What is happening with Australia’s tropical cyclone season?
Ritchie-Tyo
Tropical cyclones are low-pressure weather systems that form over warm tropical oceans. It’s the warmth and moisture of the oceans that gives a tropical cyclone its energy.
They form when an area of low pressure, which meteorologists measure in “hectopascals”, draws in the surrounding warm, moist air, which then rises in deep thunderstorms.
As the air is pulled in towards the centre of low pressure, the Earth’s rotation causes it to spin cyclonically – clockwise in the southern hemisphere and anticlockwise in the northern hemisphere – and it intensifies.
Classification in categories
In the Australian region, tropical cyclones are classified as category one to five depending on the strength of their maximum surface winds.
They are “tropical lows” when their winds are less than 63kmh. When they reach 63kmh they’re classified as a category one tropical cyclone and given a name.
At 89kmh they’re classified as category two, 119kmh category three, 159kmh category four, and more than 198kmh they’re classified as a category five tropical cyclone.
These thresholds are related to the damage that would be expected if a tropical cyclone made landfall with those maximum winds.
However, the spatial extent of damaging winds can extend several hundred kilometres from the eye of the tropical cyclone, which is why the Bureau of Meteorology issues warning graphics showing the extent of damaging winds along with the forecast track.
Further, the intensity of their winds is not correlated with the amount of rain they may produce – a tropical low can still produce heavy rain.
Favourable conditions for a tropical cyclone
Once a tropical cyclone has formed, it will continue to intensify as long as it is over warm oceans of at least 26.5°C and has favourable atmospheric environmental conditions.
These favourable conditions include high humidity, which is conducive to the formation of deep thunderstorms and heavy rain, and is typical of tropical regions, and low levels of atmospheric vertical wind shear.
While these environmental conditions can exist for extended periods during the Australian summer, they’re affected by the El Niño-Southern Oscillation (ENSO) cycle.

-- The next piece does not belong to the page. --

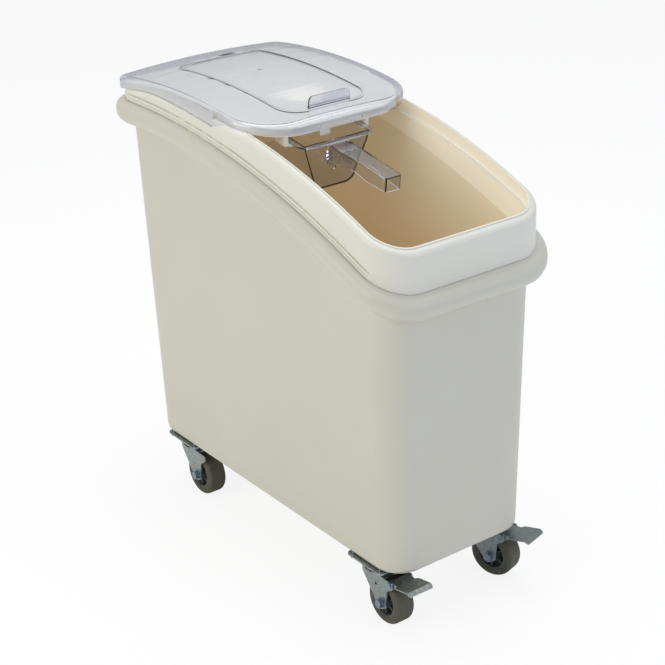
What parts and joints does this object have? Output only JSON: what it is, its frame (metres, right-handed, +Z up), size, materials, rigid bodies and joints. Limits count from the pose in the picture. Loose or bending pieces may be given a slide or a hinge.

This is the cycle of Pacific Ocean temperature patterns that oscillates between La Niña, when the ocean waters near the Maritime Continent are warmer than normal, and El Niño, when the ocean waters near the Maritime Continent are colder than normal.
The shifting EL Niño
This season Australia has been under the influence of a strong El Niño. This means that the warm equatorial ocean waters have shifted east away from the Maritime Continent and towards the central Pacific Ocean.
This pattern typically shifts favourable environmental atmospheric patterns and associated tropical cyclone activity slightly away from the Australian east coast toward the dateline.
It doesn’t affect the pattern of tropical cyclone formation of western Australia. However, there’s variability in the ocean water patterns associated with El Niño and how atmospheric patterns in turn respond to the ocean patterns, and the resulting statistical differences in tropical cyclone activity around Australia between different parts of the ENSO cycle are small.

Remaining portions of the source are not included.